Provided data:
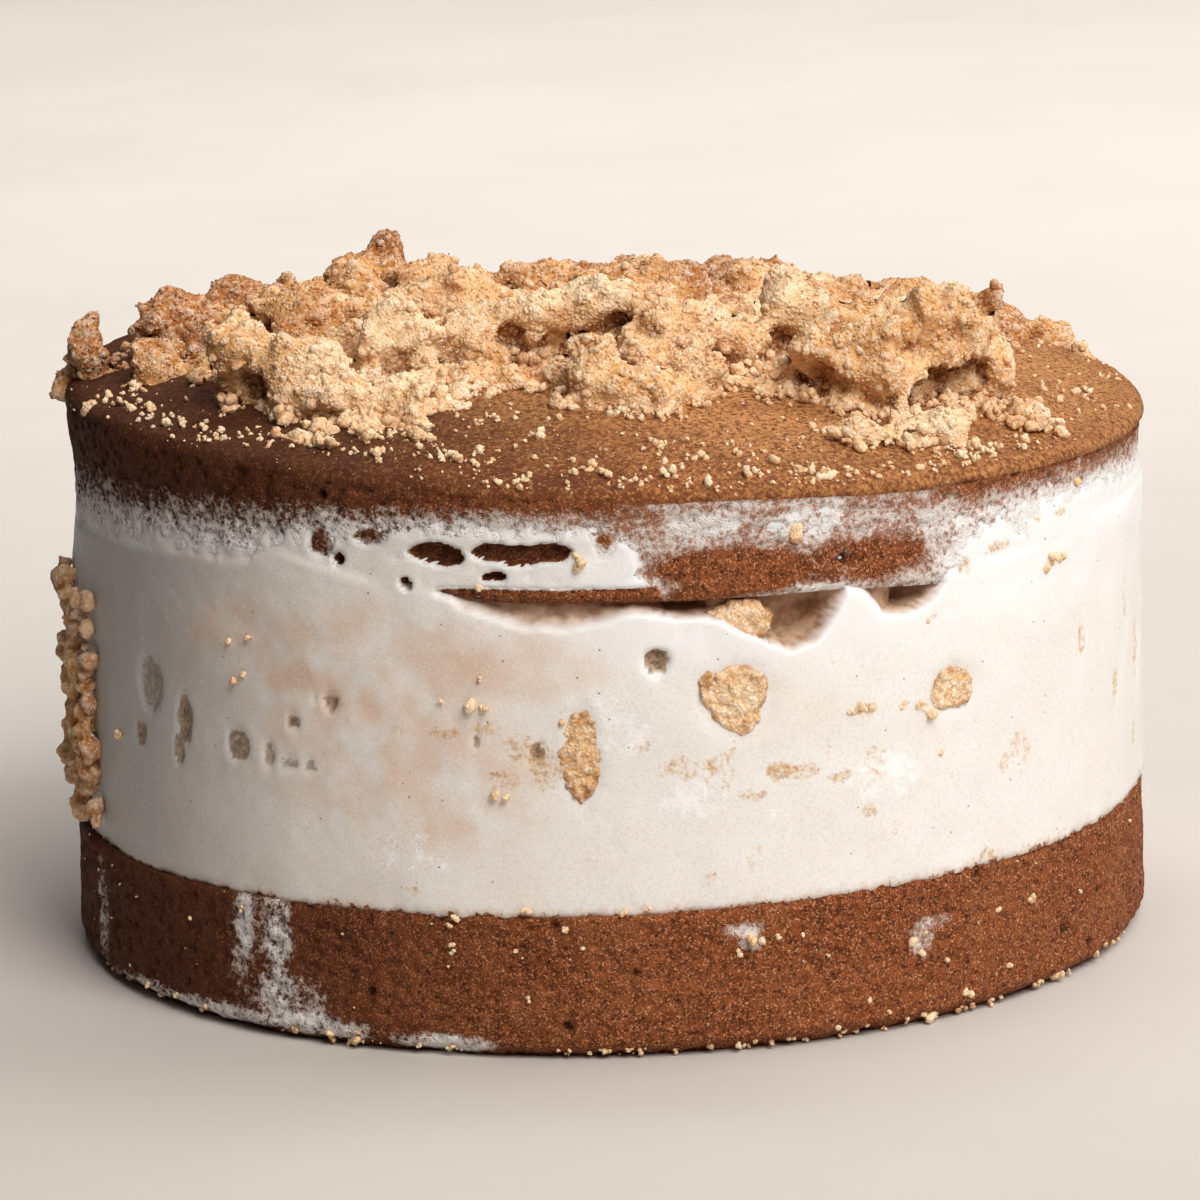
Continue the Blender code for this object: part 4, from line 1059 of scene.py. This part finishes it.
def crumb_tint(points, token, height, valley=0.0):
    """The baked colour at each point: pale in front, golden and toasted in spots and towards the back.

    The height is how far the point stands out of its surroundings in millimetres, and the valley is
    1 deep between the lumps and 0 on them.
    """
    tone = 0.25 + 0.30 * smooth_noise(points, 9.0, 131) + 0.20 * smooth_noise(points, 3.0, 132)
    towards_back = smooth_step((points[:, 1] + 10.0) / 40.0)
    towards_left = smooth_step((-points[:, 0] - 30.0) / 30.0)
    tone += 0.34 * towards_back + 0.30 * towards_left
    for x, y, z, reach, amount in TOASTED_SPOTS:
        distance = np.linalg.norm(points - (x, y, z), axis=1)
        tone += amount * smooth_step(1.6 - distance / reach)
    tone += 0.42 * (token - 0.5)
    tone = np.clip(tone, 0.0, 1.0)[:, None]
    light = CREAM + (PALE - CREAM) * np.clip(tone / 0.30, 0.0, 1.0)
    middle = light + (GOLDEN - light) * np.clip((tone - 0.30) / 0.35, 0.0, 1.0)
    baked = middle + (TOASTED - middle) * np.clip((tone - 0.65) / 0.35, 0.0, 1.0)
    sunk = smooth_step((0.05 - height) / 0.45)[:, None]
    baked = baked + (CREVICE - baked) * (0.88 * sunk)
    raised = smooth_step((height - 0.10) / 0.30)[:, None]
    baked = baked + (RAISED - baked) * (0.40 * raised)
    return baked * (1.0 - np.reshape(valley, (-1, 1)) * VALLEY_DULLING)


def granular(points, seed):
    """How far a crumb's surface stands out for its grains, and a random number for each grain."""
    lift = np.zeros(len(points))
    for index, (size, depth) in enumerate(GRAIN_RELIEF):
        near, token = cell_noise(points, size, seed + 9 * index)
        lift += depth * (np.sqrt(np.clip(1.0 - (near / 0.66) ** 2, 0.0, 1.0)) - 0.6)
        tokens = token if index == 0 else 0.5 * (tokens + token)
    lift += 0.16 * layered_noise(points, 1.5, seed + 30, 2)
    return lift, tokens


def standing_out(points, quads, rounds=8):
    """How far each point stands out from the evened-out surface round it."""
    edges = np.concatenate([quads[:, [0, 1]], quads[:, [1, 2]], quads[:, [2, 3]], quads[:, [3, 0]]])
    first = np.concatenate([edges[:, 0], edges[:, 1]])
    second = np.concatenate([edges[:, 1], edges[:, 0]])
    count = np.bincount(first, minlength=len(points)).clip(1)
    even = points
    for _ in range(rounds):
        even = np.stack([np.bincount(first, even[second, axis], len(points)) for axis in range(3)], axis=1)
        even = even / count[:, None]
    return ((points - even) * vertex_normals(points, triangles_of(quads))).sum(axis=1)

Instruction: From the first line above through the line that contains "towards the back.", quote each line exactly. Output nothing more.

Answer:
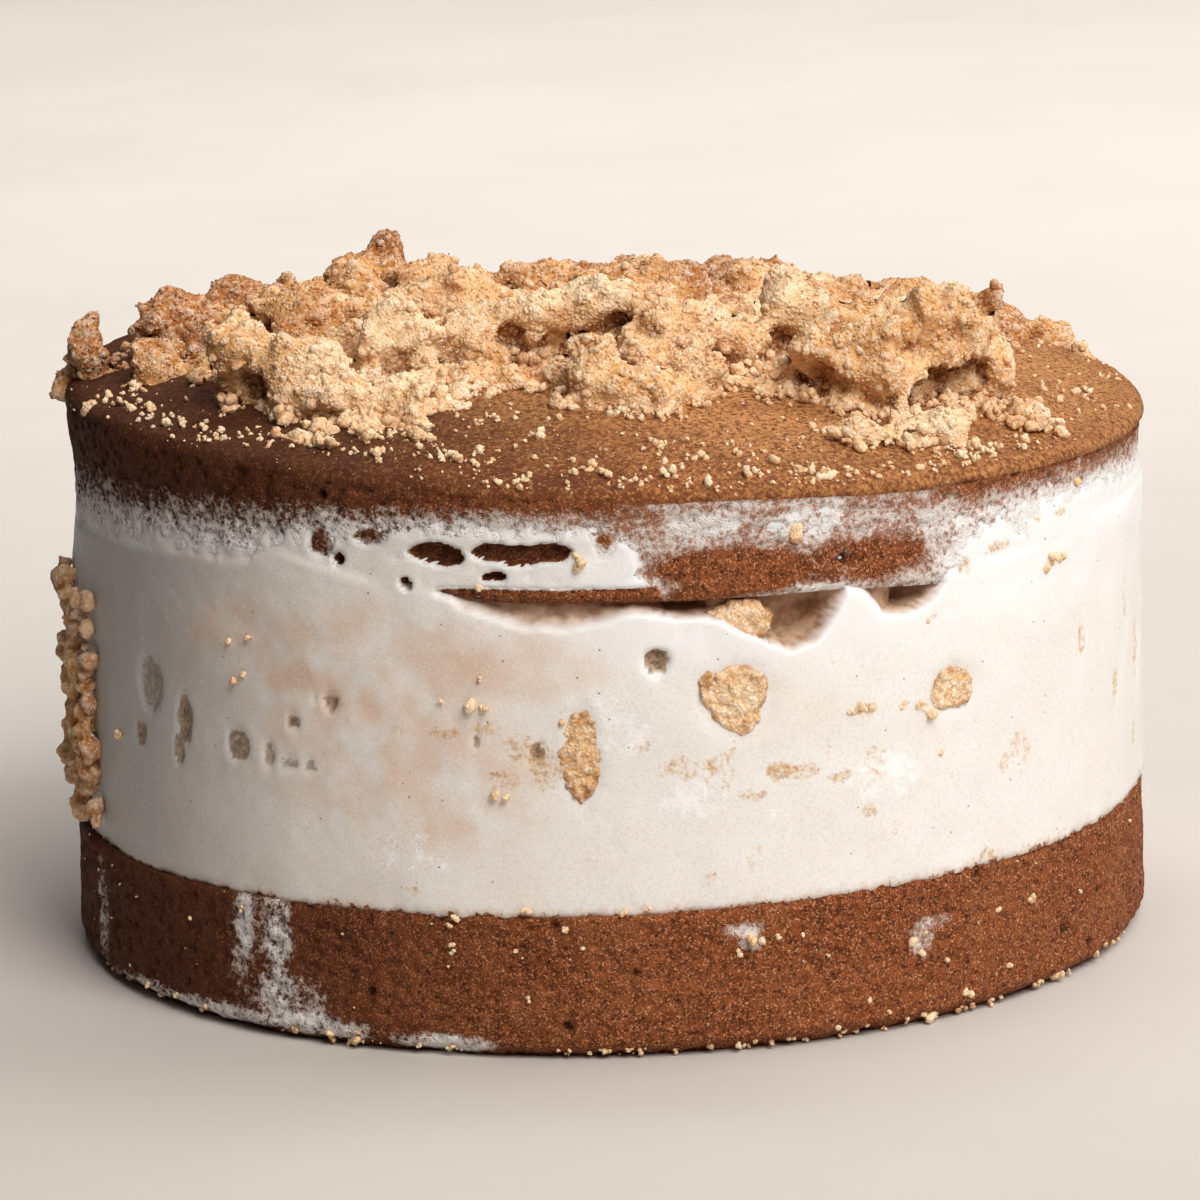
Continue the Blender code for this object: part 4, from line 1059 of scene.py. This part finishes it.
def crumb_tint(points, token, height, valley=0.0):
    """The baked colour at each point: pale in front, golden and toasted in spots and towards the back.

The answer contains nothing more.